__WHAT IS REQUIRED__
In the lines below, find the one that contains "Give this object's" and write it out exactly, along with every line that follows it.

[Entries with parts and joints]
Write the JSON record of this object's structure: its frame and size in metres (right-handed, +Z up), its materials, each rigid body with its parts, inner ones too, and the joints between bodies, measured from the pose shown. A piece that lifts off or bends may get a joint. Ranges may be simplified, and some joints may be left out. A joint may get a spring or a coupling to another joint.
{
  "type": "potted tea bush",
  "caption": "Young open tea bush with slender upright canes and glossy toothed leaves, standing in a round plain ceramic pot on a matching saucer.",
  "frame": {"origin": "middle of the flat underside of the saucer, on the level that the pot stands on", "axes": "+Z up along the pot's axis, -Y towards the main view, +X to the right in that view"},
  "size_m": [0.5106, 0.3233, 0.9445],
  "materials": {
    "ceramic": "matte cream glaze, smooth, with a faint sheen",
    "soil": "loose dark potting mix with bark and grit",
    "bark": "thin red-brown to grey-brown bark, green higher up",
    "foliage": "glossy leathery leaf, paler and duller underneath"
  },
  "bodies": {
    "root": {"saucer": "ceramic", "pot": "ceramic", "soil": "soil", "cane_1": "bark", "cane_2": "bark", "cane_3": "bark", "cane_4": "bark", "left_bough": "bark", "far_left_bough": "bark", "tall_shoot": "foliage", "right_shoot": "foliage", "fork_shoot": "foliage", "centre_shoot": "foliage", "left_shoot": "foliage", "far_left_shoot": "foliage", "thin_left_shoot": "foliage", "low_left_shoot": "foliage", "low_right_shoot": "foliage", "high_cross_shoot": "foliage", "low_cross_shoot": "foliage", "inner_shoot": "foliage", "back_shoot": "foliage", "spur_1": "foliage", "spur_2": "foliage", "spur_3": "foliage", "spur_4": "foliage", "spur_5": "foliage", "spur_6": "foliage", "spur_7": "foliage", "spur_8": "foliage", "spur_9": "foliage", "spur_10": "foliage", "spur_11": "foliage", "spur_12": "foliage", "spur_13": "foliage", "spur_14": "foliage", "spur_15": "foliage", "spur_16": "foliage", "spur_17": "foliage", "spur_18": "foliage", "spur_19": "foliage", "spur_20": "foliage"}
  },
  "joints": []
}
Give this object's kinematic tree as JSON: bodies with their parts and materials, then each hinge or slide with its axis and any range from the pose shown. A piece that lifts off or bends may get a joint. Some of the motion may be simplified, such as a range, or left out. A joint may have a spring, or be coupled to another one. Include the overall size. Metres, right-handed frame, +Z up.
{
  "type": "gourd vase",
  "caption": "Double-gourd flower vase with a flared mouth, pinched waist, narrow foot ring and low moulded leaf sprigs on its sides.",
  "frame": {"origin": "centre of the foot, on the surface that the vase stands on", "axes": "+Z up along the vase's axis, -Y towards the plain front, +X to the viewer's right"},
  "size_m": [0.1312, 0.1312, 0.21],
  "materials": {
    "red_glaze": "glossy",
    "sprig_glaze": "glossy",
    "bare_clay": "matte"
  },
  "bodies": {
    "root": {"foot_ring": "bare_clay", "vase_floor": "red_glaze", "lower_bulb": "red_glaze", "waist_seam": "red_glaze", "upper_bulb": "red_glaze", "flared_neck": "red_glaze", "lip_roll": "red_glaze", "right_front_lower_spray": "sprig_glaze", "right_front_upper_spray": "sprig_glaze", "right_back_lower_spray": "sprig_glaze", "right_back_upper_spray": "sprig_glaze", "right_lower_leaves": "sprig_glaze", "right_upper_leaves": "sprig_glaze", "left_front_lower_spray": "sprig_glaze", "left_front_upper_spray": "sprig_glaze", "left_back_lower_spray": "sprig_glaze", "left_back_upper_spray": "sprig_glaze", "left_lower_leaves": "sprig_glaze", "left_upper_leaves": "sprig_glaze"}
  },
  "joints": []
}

__RESULT OF THIS TASK__
Give this object's kinematic tree as JSON: bodies with their parts and materials, then each hinge or slide with its axis and any range from the pose shown. A piece that lifts off or bends may get a joint. Some of the motion may be simplified, such as a range, or left out. A joint may have a spring, or be coupled to another one. Include the overall size. Metres, right-handed frame, +Z up.
{
  "type": "gourd vase",
  "caption": "Double-gourd flower vase with a flared mouth, pinched waist, narrow foot ring and low moulded leaf sprigs on its sides.",
  "frame": {"origin": "centre of the foot, on the surface that the vase stands on", "axes": "+Z up along the vase's axis, -Y towards the plain front, +X to the viewer's right"},
  "size_m": [0.1312, 0.1312, 0.21],
  "materials": {
    "red_glaze": "glossy",
    "sprig_glaze": "glossy",
    "bare_clay": "matte"
  },
  "bodies": {
    "root": {"foot_ring": "bare_clay", "vase_floor": "red_glaze", "lower_bulb": "red_glaze", "waist_seam": "red_glaze", "upper_bulb": "red_glaze", "flared_neck": "red_glaze", "lip_roll": "red_glaze", "right_front_lower_spray": "sprig_glaze", "right_front_upper_spray": "sprig_glaze", "right_back_lower_spray": "sprig_glaze", "right_back_upper_spray": "sprig_glaze", "right_lower_leaves": "sprig_glaze", "right_upper_leaves": "sprig_glaze", "left_front_lower_spray": "sprig_glaze", "left_front_upper_spray": "sprig_glaze", "left_back_lower_spray": "sprig_glaze", "left_back_upper_spray": "sprig_glaze", "left_lower_leaves": "sprig_glaze", "left_upper_leaves": "sprig_glaze"}
  },
  "joints": []
}